Now, I will cut him some slack because Dr. C did nothing to stop the previous abortion. You see where this is leading? Yeah. Guy #2 starts reading. But there is an important difference. While Guy#1, ESL notwithstanding, read on for probably the length of time it took the Upanishads to be written, he at least read fairly fluently, ESL and all. When Guy#2 starts and struggles and starts again, I am somehow transported through some bizarre space-time continuum and am back in Mrs. Hunt’s class. It’s third grade all over again and Jimmy Hines is reading aloud.

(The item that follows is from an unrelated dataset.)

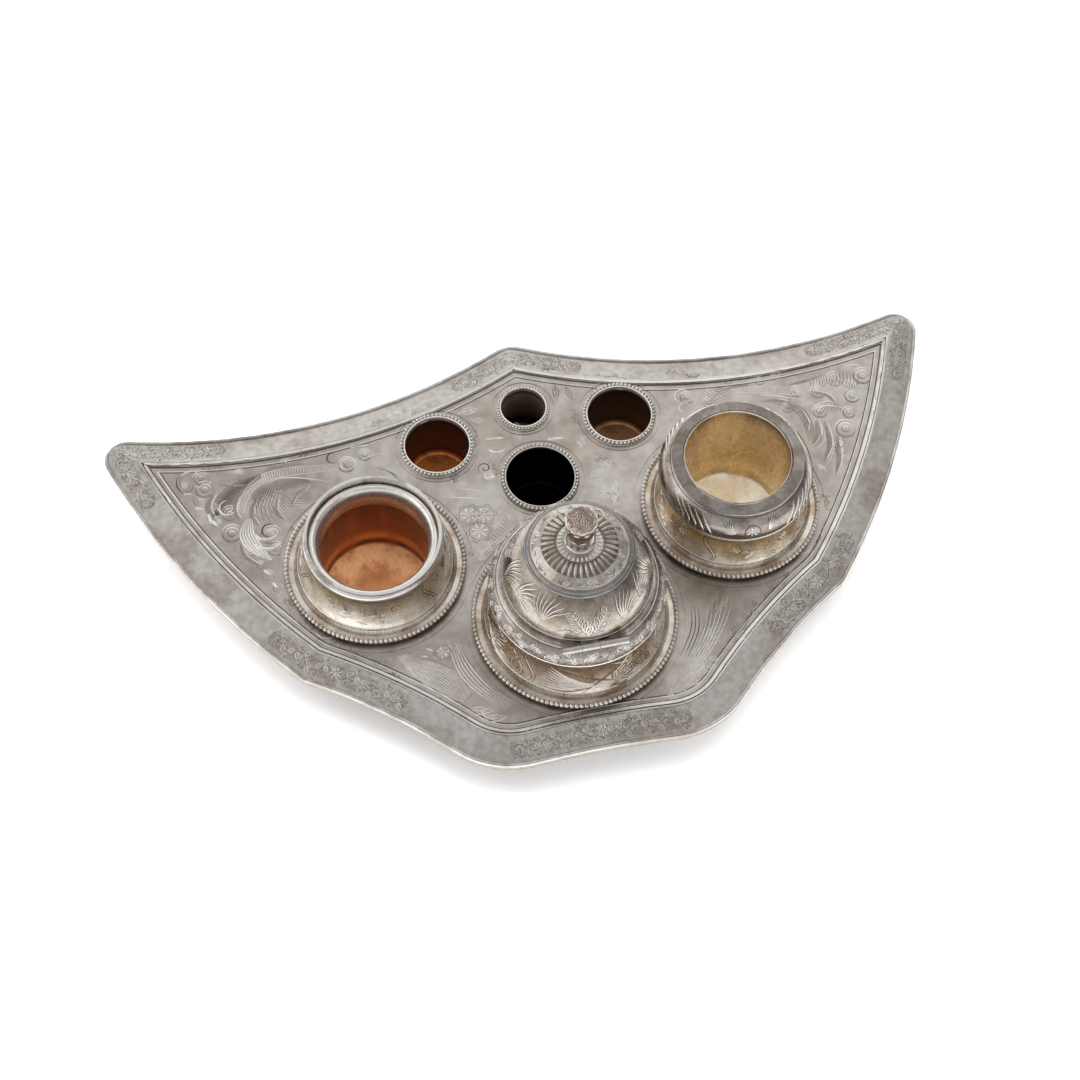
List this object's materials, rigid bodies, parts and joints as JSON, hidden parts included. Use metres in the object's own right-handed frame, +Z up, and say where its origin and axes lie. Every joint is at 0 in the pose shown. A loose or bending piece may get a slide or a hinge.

Back then, I often wondered why Mrs. Hunt put us all through it. Why would she insist on this exercise in pain when she had lots of perfectly good readers in the class? Of course, now, as an adult, I know why. But back then? It was rough. I would fidget. My mind would wander. Finally, sneakily and surreptitiously, I would pull my copy of The Outsiders out of my desk and begin to read. It’s like Novocaine–anesthesia for my brain. Jimmy struggles on, but I don’t have to listen. I am in Oklahoma and am some cool Greaser chick–even though I’m only nine and have no idea how one goes about being a cool Greaser chick–and I dream of one day having a boyfriend like Ponyboy or, especially, like Dallas Winston. I guess my predilection for bad boys started kind of early. I was never interested in Darry, Ponyboy’s oldest brother. He was too responsible and level-headed and Darry is a stupid name.

Anyway, the point of the story is that some things never change. It’s 2009 and Jimmy still can’t read. Ralph Macchio dies saving some kid in a fire and then learns karate by painting a fence. Matt Dillon gets gunned down in the street and nobody even remembers C. Thomas Howell.